Assets Under Management (AUM) of the regulated pension industry increased by 17.9 percent to N12.30 trillion (USD31.2billion) at end of January 2021.

In the National Pension Commission latest report, the asset mix remained heavily skewed towards FGN securities, which represented 65.9 percent of the total.

The corporate debt market has grown from a small base with some high-profile new issues. Holdings rose by 28.2percent in the year to N836bn in January.  When we add state government and supranational issuance into the mix, we find fixed income exposure equivalent to 73.8 percent of the industry’s AUM.

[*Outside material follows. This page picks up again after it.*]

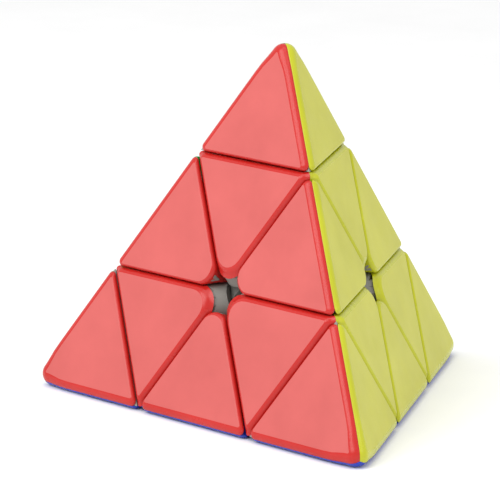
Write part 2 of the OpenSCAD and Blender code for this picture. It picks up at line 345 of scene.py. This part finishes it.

Pencom’s Kenyan counterpart, the Retirement Benefits Authority, shows total AUM of KES1.32trn (USD12.4bn) at June ’20: there was sizeable exposure to immovable property (18.6 percent) and listed equities (14.2percent) alongside the largest share in government securities (44.0percent).

The holdings of FGN paper are predominantly the bonds, which represented 59.6 percent of total AUM. This was an increase of four percentage points in just one month. In a year, the share of NTBs has collapsed from 15.2 percent to 5.4 percent

The share of domestic equities rose from 5.7 percent to 7.5 percent over the twelve months, and members’ holdings by 54.6percent to N920bn. Over the period the all-share index (ASI) increased by 47.0 percent.

The ASI was still in negative territory ytd at the start of October ’20 and closed the year with a thumping gain of 50.0 percent, making it the best performing index.

One driver was the noted shift by PFAs into equities as returns on first NTBs and then FGN bonds crashed in November and December. At that point, the dividends paid by a good number of blue-chip listed companies offered a better return than FGN paper.

While we have a plausible explanation for the surge on the ASI in Q4 ’20 we now have to prepare for the consequences of a retracement in yields on FGN paper. For the year,  the yield has recovered from below 1 percent in December to above 6 percent, and for the longest maturity FGN bond (Mar ’50) from less than 7 percent to about 11.5 percentover the same timeframe.

The average value of a retirement savings account (RSA) at end-January was N1.03m, marginally higher than the previous month.

Just N81m was invested at end of January in the newest RSA fund (no V), which has been created for micro pensions. It has been in operation since January  2020.